● TASK DETAILS: What is needed is the run of lines from the one containing "330 of scene.py on. This part finishes it." through the one containing "negative outside it.", echoed exactly, with both ends kept and nothing added.

● SUPPLIED INFORMATION:
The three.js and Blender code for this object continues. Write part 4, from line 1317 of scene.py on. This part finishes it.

--

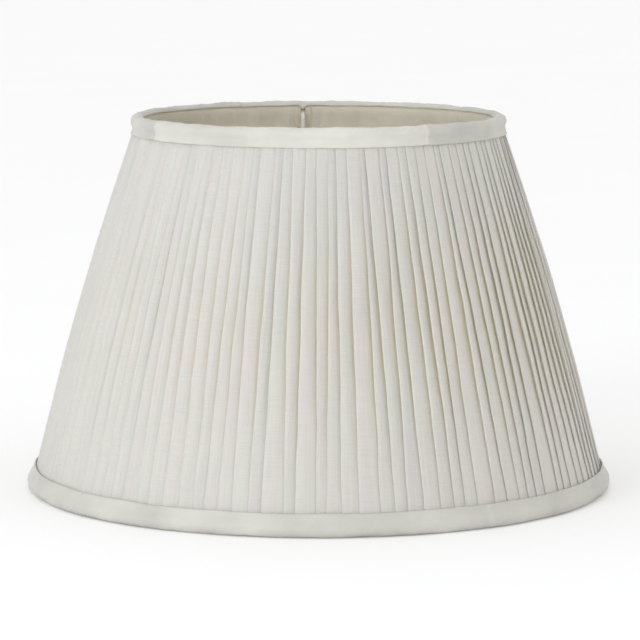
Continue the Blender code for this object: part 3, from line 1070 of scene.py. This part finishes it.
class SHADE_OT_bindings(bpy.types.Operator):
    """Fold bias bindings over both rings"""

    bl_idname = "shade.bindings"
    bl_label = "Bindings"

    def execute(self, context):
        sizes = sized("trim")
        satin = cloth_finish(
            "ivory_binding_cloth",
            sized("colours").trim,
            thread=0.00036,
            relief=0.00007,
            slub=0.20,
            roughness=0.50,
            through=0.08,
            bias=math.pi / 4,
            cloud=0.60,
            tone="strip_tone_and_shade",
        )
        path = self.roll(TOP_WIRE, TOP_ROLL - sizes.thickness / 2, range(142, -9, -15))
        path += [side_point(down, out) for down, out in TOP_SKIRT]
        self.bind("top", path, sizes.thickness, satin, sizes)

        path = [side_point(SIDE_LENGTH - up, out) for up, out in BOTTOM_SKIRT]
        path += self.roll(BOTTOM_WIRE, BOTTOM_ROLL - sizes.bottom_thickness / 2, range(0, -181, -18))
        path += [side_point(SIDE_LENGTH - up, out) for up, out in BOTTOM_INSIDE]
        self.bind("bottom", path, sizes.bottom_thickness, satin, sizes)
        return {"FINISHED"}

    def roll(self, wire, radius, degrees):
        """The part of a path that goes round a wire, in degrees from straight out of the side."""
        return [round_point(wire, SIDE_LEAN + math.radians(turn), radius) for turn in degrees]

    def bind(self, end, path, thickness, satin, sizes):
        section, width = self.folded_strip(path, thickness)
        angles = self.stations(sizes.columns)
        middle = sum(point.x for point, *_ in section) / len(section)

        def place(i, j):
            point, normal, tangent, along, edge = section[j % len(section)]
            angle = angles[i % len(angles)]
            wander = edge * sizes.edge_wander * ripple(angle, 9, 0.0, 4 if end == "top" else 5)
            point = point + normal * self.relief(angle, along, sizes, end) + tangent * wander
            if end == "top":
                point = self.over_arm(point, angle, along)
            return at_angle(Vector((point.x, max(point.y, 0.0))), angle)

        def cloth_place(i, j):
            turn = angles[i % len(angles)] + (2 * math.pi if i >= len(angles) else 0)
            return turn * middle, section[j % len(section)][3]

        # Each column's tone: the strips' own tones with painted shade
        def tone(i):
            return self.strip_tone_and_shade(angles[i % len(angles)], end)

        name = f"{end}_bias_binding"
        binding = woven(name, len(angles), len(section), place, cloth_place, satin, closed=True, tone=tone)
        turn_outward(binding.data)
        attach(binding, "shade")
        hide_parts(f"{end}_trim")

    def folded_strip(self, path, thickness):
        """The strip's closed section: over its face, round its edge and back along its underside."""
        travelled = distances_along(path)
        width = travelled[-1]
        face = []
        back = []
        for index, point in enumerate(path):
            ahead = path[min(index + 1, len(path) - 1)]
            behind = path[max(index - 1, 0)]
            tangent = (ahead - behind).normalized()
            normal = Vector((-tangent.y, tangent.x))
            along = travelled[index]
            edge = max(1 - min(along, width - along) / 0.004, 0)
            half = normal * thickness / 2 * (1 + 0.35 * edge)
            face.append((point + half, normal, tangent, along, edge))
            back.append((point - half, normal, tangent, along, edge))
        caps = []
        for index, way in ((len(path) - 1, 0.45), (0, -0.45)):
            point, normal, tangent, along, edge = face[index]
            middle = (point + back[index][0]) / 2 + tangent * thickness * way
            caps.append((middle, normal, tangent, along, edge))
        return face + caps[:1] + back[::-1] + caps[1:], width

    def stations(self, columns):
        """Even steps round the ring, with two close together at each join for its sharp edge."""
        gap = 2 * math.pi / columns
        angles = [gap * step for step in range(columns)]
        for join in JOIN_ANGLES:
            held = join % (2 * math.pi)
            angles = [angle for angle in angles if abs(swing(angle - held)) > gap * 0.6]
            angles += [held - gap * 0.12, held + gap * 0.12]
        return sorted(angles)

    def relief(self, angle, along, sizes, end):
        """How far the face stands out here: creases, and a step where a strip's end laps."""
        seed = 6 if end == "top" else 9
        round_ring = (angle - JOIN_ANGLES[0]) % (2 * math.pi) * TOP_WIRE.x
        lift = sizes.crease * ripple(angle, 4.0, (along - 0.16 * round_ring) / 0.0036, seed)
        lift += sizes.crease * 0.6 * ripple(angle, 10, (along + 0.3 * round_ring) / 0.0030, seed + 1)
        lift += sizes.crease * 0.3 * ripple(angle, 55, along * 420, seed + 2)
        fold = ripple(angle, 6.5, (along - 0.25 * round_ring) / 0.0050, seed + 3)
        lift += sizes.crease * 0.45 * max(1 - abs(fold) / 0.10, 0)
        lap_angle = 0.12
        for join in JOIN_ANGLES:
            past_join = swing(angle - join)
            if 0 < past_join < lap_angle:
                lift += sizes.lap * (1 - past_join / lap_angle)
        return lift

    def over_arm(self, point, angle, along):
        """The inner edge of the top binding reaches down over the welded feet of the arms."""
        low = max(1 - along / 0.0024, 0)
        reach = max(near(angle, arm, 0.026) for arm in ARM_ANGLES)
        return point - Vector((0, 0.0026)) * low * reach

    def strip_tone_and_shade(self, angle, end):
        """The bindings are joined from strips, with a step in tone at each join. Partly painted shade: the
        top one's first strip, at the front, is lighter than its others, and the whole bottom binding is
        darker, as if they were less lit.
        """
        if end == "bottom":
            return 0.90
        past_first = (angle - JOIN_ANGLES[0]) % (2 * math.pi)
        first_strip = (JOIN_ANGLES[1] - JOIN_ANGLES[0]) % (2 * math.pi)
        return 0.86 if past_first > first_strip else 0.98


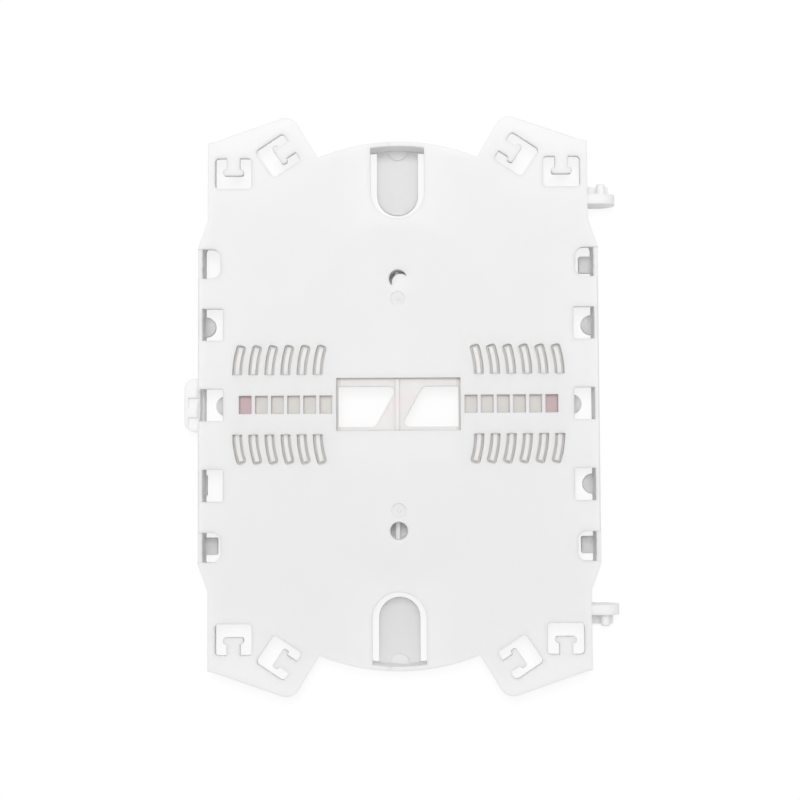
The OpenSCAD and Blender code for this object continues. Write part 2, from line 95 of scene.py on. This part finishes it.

---

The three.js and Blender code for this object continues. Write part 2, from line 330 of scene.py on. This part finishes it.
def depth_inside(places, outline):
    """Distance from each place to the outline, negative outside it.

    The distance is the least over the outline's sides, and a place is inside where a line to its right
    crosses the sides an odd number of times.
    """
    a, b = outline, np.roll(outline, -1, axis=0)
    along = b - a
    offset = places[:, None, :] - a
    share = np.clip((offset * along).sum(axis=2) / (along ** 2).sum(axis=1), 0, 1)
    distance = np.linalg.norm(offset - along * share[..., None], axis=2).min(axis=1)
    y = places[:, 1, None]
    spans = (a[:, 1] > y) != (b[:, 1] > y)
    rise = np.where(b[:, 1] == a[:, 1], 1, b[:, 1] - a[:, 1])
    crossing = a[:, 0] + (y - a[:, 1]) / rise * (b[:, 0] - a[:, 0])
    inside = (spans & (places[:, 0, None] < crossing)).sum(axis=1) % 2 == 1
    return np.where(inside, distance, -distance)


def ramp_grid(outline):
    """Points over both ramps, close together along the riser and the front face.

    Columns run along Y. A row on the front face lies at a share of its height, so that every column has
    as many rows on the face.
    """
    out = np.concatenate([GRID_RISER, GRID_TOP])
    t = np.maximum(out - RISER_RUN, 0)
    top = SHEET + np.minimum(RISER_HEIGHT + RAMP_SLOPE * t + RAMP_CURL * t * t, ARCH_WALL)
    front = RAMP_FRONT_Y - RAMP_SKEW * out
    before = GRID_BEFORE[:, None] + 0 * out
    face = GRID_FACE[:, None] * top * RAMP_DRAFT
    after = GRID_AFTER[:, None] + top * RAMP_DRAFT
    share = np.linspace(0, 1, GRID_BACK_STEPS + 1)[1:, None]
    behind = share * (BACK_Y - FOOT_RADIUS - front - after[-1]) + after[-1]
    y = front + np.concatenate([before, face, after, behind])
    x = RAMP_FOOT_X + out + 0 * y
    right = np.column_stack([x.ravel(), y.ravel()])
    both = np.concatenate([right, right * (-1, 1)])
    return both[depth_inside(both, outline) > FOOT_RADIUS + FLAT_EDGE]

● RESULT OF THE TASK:
The three.js and Blender code for this object continues. Write part 2, from line 330 of scene.py on. This part finishes it.
def depth_inside(places, outline):
    """Distance from each place to the outline, negative outside it.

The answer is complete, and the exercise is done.